Saturday, September 09, 2000

Relief in price of oil unlikely




By Bruce Stanley
The Associated Press

        LONDON — French truckers are blocking roads over gasoline prices. Americans fret about home heating oil costs. Asians are debating how to fight inflation stoked by costlier oil.

        Consumers in oil-importing nations are angry about high energy prices and fearful that worse is yet to come.

        But ministers for the 11 member countries of the Organization of the Petroleum Exporting Countries OPEC are expected to provide little comfort when they meet Sunday in Vienna, Austria, to consider whether to boost their production of crude.

        Analysts predict that OPEC will raise its official output by no more than 800,000 barrels a day — just 3 percent of each member's production quota. They say such an increase would do little to rein in oil prices, which have more than tripled in the past 20 months and have risen this week to new post-Gulf War highs.

        “There's no comfort factor anywhere,” said John Toalster, an independent energy consultant in London. “It's a severe situation, no doubt about it.”

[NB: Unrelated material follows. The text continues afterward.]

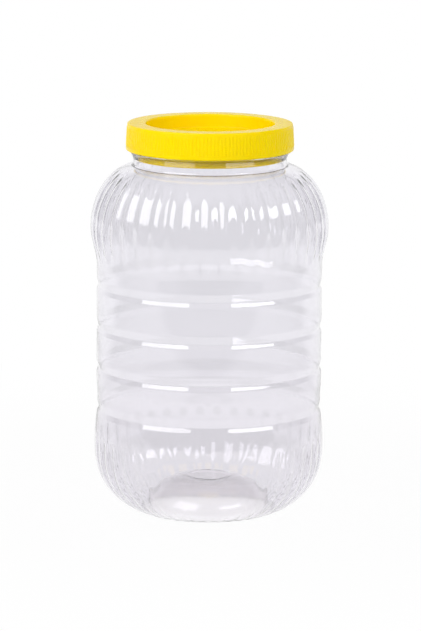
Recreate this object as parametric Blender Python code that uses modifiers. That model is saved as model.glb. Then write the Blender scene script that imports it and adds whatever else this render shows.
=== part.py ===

        Developing countries are finding that higher bills for imported oil are eating into funds needed for social programs and investment. Citizens of wealthier nations are feeling the pinch, too, in pricier visits to the gas station and soaring prices for heating oil.

        OPEC secretary general Rilwanu Lukman suggested Thursday that the group's members will increase production.

        “If we're satisfied the market needs more crude oil, we will put more in if we are in a position to — and we probably will,” he told the British Broadcasting Corp.